3 – Nighttime is the Right Time for a Fire
Once you draw the Night Fighting Begins card, none of your volleys can kill anymore Zulus, you can only drive them off.
The -1 DRM (die roll modifier) is going to sting. How can you deal with it? You need a burning building to provide light! If a building is already burning, do not try to extinguish it. If nothing is burning, pray that you draw a building on fire chit! The disadvantage is that you can’t fire at Zulus on the other side of the building (and any heroic defender in the building is removed back to your hand) but this is a small price to pay to lose the -1 DRM as that glorious fire lights up those approaching Zulus all over the battlefield.
Moral of the story: Burn baby burn!
4 – Being Rescued is a Bummer
If the game goes on long enough, you will draw Lord Chelmsford’s Relief Column which ends the game.
Why is this a bummer? Because maybe you had the Zulus almost completely destroyed! In the photo above only one Zulu stack was still on the board, albeit with a chit beneath it (each chit is worth one hit, as is the standee). Those silly Zulus stayed just out of range (at space #4) for about 10 turns. Zulu movement is by random chit draw, and there are a lot of chits in the cup so movement is quite random. So those Zulus stayed away from me—It’s like they knew that I was sitting on volley cards to blast them! Anyway, the game was very, very dull during those turns as I literally had nothing to do on my turn other than draw a card and play any leaders. My only hope was that those Zulus might eventually move into range—but then I got rescued instead.
Moral of the story: See note #1. Don’t accidentally retreat those Zulus before they move within close range, you might not get another chance to blast them.
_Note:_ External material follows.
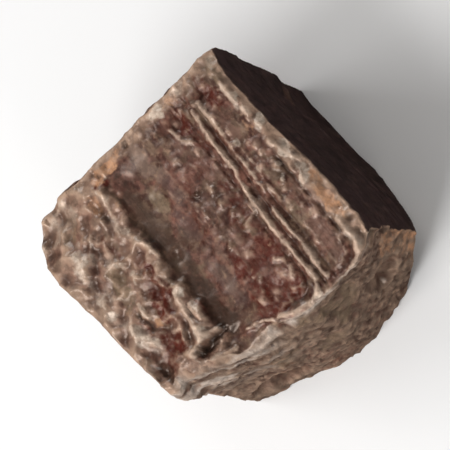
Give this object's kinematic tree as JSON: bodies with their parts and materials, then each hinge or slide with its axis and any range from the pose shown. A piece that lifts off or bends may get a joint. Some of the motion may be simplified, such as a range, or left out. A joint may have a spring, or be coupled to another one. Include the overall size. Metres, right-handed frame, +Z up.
{
  "type": "zircon crystal",
  "caption": "Rough brown zircon crystal: a stubby four-sided prism with a striated top face and broken ends, lying flat on one prism face.",
  "frame": {"origin": "under the middle of the crystal's box, on the surface it lies on", "axes": "+Z up, square to the striated face; +X along the crystal's long axis and its striations, towards the grainy stepped end; +Y towards the smooth dark prism face"},
  "size_m": [0.0212, 0.0214, 0.0163],
  "materials": {
    "zircon": "satin"
  },
  "bodies": {
    "root": {"zircon_crystal": "zircon"}
  },
  "joints": []
}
5 – Be Lucky and Roll a lot of Sixes
With only the roll of a 6 eliminating Zulu units, you gotta get lucky. A couple times I rolled a pair of sixes with only 3 dice. I eliminated 9 of the 10 Zulu chits plus 3 of the 4 standees. This really helped when scoring your game on the Victory Point Schedule.
The points for eliminated Zulus counts quite heavily toward the result. I got 9 points with leaders/groups, 27 for Zulu hit chits, 4 for one non-burning building, 18 for the Zulu standees, and 10 for the relief column for a total of 68 — Epic Victory/Zulu Debacle!
Moral of the story: It can be better to be lucky than to be good!
Verdict: It’s a Fun Game
Zulus on the Ramparts is not as deep nor as challenging as Hapsburg Eclipse, but it has a very fun sense of danger as the Zulus rush the gates. There are optional rules that add more cards, so I think that might add more variety and replay ability. Overall, it’s entertaining and if you read the flavor text, you might learn a thing or two. If you like solitaire games that resemble a “tower defense” game, give it a try!